Ebola virus RNA editing:Characterization of the mechanism and gene products

Abstract

Ebola virus (EBOV) is an enveloped, negative-sense single-stranded RNA virus that causes severe hemorrhagic fever in humans and nonhuman primates. The EBOV glycoprotein (GP) gene encodes multiple transcripts due to RNA editing at a conserved editing site (ES) (a hepta-uridine stretche). The majority of GP gene transcript is unedited and encodes for a soluble glycoprotein (sGP); a defined function has not been assigned for sGP. In contrast, the transmembrane glycoprotein (GP1,2) dictates viral tropism and is expressed through RNA editing by insertion of a nontemplate adenosine (A) residue. Hypothetically, the insertion/deletion of a different number of A residues through RNA editing would result in another yet unidentified GP gene product, the small soluble glycoprotein (ssGP). I have shown that ssGP specific transcripts were indeed produced during EBOV infection. Detection of ssGP during infection was challenging due to the abundance of sGP over ssGP and the absence of distinguishing antibodies for ssGP. Optimized two- dimensional (2-D) gel electrophoresis verified the expression of ssGP during infection. Biophysical characterization revealed ssGP is a disulfide-linked homodimer that is exclusively N-glycosylated. Although ssGP appears to share similar structural properties with sGP, it does not have the same anti-inflammatory function. Using a new rapid transcript quantification assay (RTQA), I was able to demonstrate that RNA editing is an inherent feature of the genus Ebolavirus and all species of EBOV produce multiple GP gene products.

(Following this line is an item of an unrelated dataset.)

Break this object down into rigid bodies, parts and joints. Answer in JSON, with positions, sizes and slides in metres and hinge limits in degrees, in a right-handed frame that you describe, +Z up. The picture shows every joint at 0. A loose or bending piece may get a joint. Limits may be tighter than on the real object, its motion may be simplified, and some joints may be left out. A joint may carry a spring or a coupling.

A newly developed dual-reporter minigenome system was utilized to characterize EBOV RNA editing and determined the conserved ES sequence and cis-acting sequences as primary and secondary requirements for RNA editing, respectively. Viral protein (VP) 30, a transcription activator, was identified as a contributing factor of RNA editing— a proposed novel function for this largely uncharacterized viral protein. Finally, I could show that EBOV RNA editing is GP gene-specific because a similar sequence located in L gene did not serve as an ES, most likely due to the lack of the necessary cis-acting sequences. In conclusion, I identified a novel soluble protein of EBOV whose function needs further characterization. I also shed light into the mechanism of EBOV RNA editing, a potential novel target for intervention.